## [PROBLEM STATEMENT]
Begin at the first line below and copy each line exactly, ending with the line where "const FIT = 0.3;" appears.

-- Start --

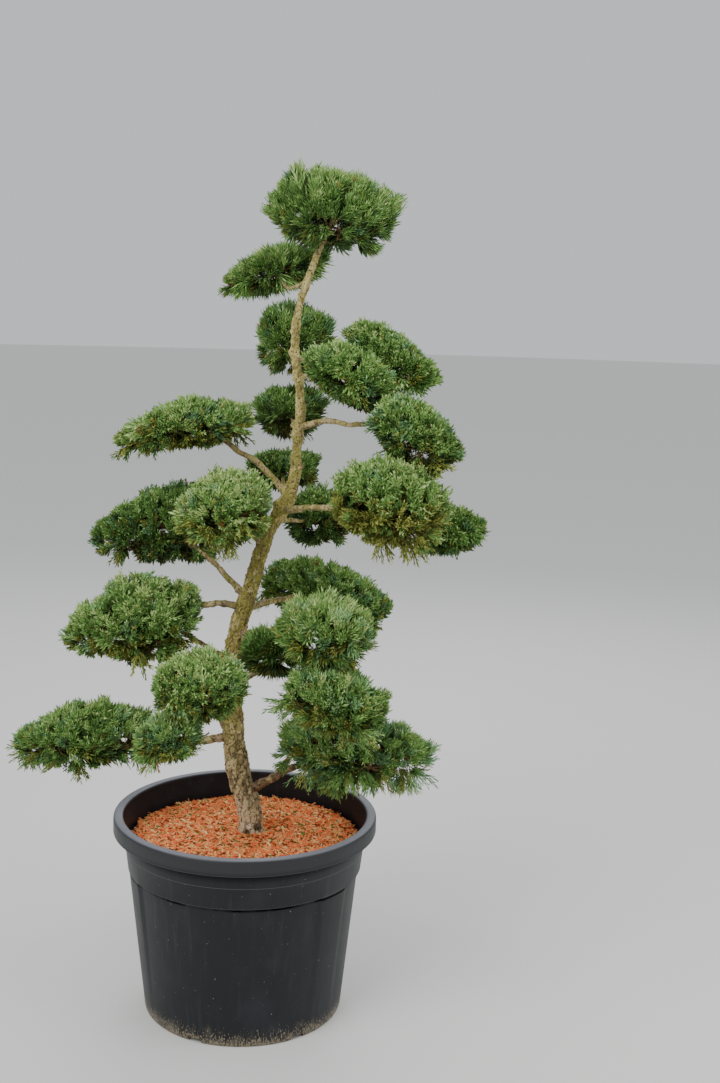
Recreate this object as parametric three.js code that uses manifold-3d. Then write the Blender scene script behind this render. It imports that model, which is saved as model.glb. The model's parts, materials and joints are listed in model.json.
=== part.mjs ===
import * as THREE from "three";
import { mergeVertices } from "three/addons/utils/BufferGeometryUtils.js";
import Module from "manifold-3d";

// A juniper trained as a cloud-pruned bonsai, standing in its round black pot.
// Millimetres, +Z up, -Y to the front. The origin is the middle of the pot's underside.

const FIT = 0.3; // gap between two pieces that touch

// Pot: a tapered tub with a rolled lip, a banded shoulder and three wide recessed panels
const POT_HEIGHT = 476;
const POT_SIDES = 48;
const BASE_RADIUS = 235;
const SHOULDER_RADIUS = 284;
const RIM_RADIUS = 310;
const LIP_HEIGHT = 38;
const LIP_ROUND = 14;
const LIP_STEPS = 6;
const WALL = 5;
const FLOOR = 12;
const BAND_HEIGHT = 400;
const LEDGE_HEIGHT = 349;
const BAND_STEP = 1.5;
const STEP_RUN = 3;
const PANEL_COUNT = 3;
const PANEL_DEPTH = 5;
const RIB_SHARE = 0.16;
const FIRST_RIB = THREE.MathUtils.degToRad(-157);
const NOTCH_COUNT = 6;
const NOTCH_WIDTH = 33;
const NOTCH_HEIGHT = 10;
const NOTCH_INNER_RADIUS = 226;
const FIRST_NOTCH = THREE.MathUtils.degToRad(-113);

// Soil, topped with bark mulch
const SOIL_LEVEL = 418;

// Trunk: [x, y, height, radius] from the flat cut on the soil up to the tip
const TRUNK_STATIONS = [
  [15, -6, 396, 25],
  [9, -3, 484, 27],
  [-19, 3, 568, 27],
  [-30, 5, 640, 25],
  [-34, 4, 745, 21.5],
  [-31, 0, 875, 19.5],
  [-20, -5, 940, 20],
  [2, -8, 1012, 18],
  [43, 0, 1150, 16],
  [82, 7, 1216, 17],
  [98, 5, 1268, 13.5],
  [103, 0, 1338, 11.5],
  [110, -5, 1450, 10.7],
  [95, 5, 1570, 10],
  [102, 0, 1656, 8],
  [140, 0, 1778, 7.5],
];
const TRUNK_SIDES = 14;
const TRUNK_RINGS = 34;
const HEIGHT_SEARCH_STEPS = 30;
const CUT_BLOCK = 200; // side of the block that cuts the trunk's foot flat
const FLARE = 0.16;
const FLARE_HEIGHT = 30;
const ROOT_LOBES = 5;
const ROOT_LOBE_DEPTH = 0.12;

// Boughs
const BOUGH_SIDES = 6;
const BOUGH_RINGS = 6;
const STEM_RINGS = 3;
const ENTRY_STEP = 0.005;
const BOUGH_TAPER = 0.45;
const COLLAR = 0.4;
const COLLAR_SHARE = 0.08;

// Foliage: every mass is a pad, a closed core with toothed sprays standing out of it
const TUFT = 19; // depth of the core's surface within a mass's outline
const SPRAY_OUT = 10; // how far the sprays' tips stand out of that outline
const ENTRY_MARGIN = 8; // a bough ends this far outside the core
const TOP_POWER = 2.5;
const DOME_POWER = 2.1;
const FAN_POWER = 1.55;
const BUMP_COUNT = 9;
const BUMP_SHARPNESS = 14;
const BUMP_DEPTH = 0.16;
const BUMP_MEAN = 0.4;
const CORE_DETAIL = 2;
const RIPPLE = 9;
const CORE_ROUGHNESS = 7; // how far a corner of the core lies in or out of its smooth shape
const SPRAYS_PER_SQUARE_METRE = 60;
const SPRAY_LENGTH = 92;
const SPRAY_REACH = 0.8; // longest spray, as a share of the way from the mass's middle to its tip
const SPRAY_LIFT = 0.4;
const OWN_SHARE = 1.03; // how far a spray may reach, as a share of its mass's space
const LIMB_CLEARANCE = 9;
const BALLS_PER_LIMB = 40;
const TWIG_RADIUS = 3.5;
const TWIG_SIDES = 3;
const TWIG_END = 0.3; // how far a twig runs into its spray, as a share of the spray's length
const GOLDEN_ANGLE = Math.PI * (3 - Math.sqrt(5));

// Outline of one side of a spray, as shares of its length: teeth and the notches between them
const SPRAY_TEETH = [
  [0.5, 0.05],
  [0.78, 0.27],
  [0.73, 0.1],
];
const SPRAY_HEART = 0.66;
const SPRAY_THICKNESS = 0.14;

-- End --

## [REPLY]
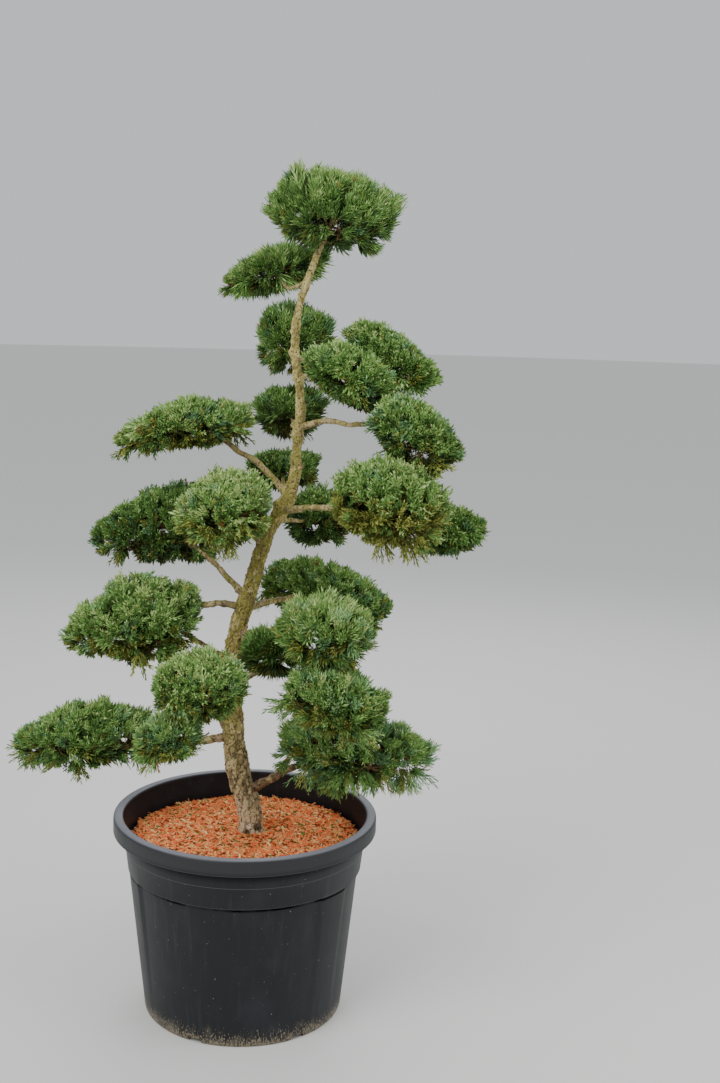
Recreate this object as parametric three.js code that uses manifold-3d. Then write the Blender scene script behind this render. It imports that model, which is saved as model.glb. The model's parts, materials and joints are listed in model.json.
=== part.mjs ===
import * as THREE from "three";
import { mergeVertices } from "three/addons/utils/BufferGeometryUtils.js";
import Module from "manifold-3d";

// A juniper trained as a cloud-pruned bonsai, standing in its round black pot.
// Millimetres, +Z up, -Y to the front. The origin is the middle of the pot's underside.

const FIT = 0.3; // gap between two pieces that touch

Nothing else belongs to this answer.